Rep. Trey Radel pleads guilty to cocaine possession
Updated: November 20, 2013 - 05:27 pm
(WJLA) - Florida Rep. Trey Radel pleaded guilty Wednesday to a misdemeanor count of cocaine possession.
A D.C. Superior Court judge sentenced Radel, 37, to a year of supervised probation and a $250 fine. The maximum penalty he faced in connection to the charge was 180 days in jail and a $1,000 fine.
During his court appearance, the judge explicitly asked Radel, R-Fla., what he thought he was buying; a question the Congressman simply responded, "A drug. Cocaine."
Radel's attorney says that he plans to return to Florida to seek inpatient treatment for substance abuse.
Radel, who was elected last year to represent a portion of southwest Florida that includes Naples and Fort Myers, was caught Oct. 29 in a "buy and bust" operation by federal law enforcement agents.
According to charging documents, law enforcement began investigating the Congressman after they received numerous tips that he had, on several occasions, bought and used cocaine.
On Oct. 29, an undercover police officer and a friend met Radel in Dupont Circle, where Radel invited both of them back to his apartment to use the drug. They declined, but the undercover officer told Radel that he had cocaine to sell him.
After a brief discussion, Radel bought 3.5 grams of cocaine for $260. Shortly after the purchase, federal agents approached him and told him that he had been caught.
Radel was never arrested, but he was charged that night with misdemeanor cocaine possession. During a visit to his apartment with agents, he admitted to buying the cocaine and turned over another vial of the drug that he had in his home.

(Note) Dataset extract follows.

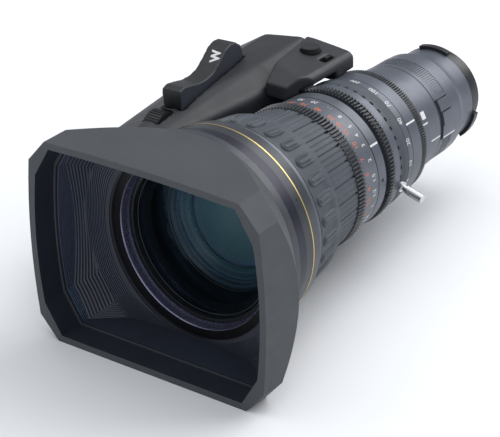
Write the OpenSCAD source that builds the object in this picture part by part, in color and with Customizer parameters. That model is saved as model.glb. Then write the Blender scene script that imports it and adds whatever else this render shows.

The Congressman apologized in a statement Tuesday, saying that he had let down his family, friends and constituents.
"I know I have a problem and will do whatever is necessary to overcome it, hopefully setting an example for others struggling with this disease," he said in his statement.
His attorney says that Radel has already been involved in outpatient treatment for substance abuse in Washington.
This is Radel's first offense, so if he stays out of trouble and completes treatment, the charge against him will be dismissed. While many of his colleagues are not commenting, at least one group, the Florida Democratic Party, has called him an "embarrassment" to the state and said he should "resign immediately."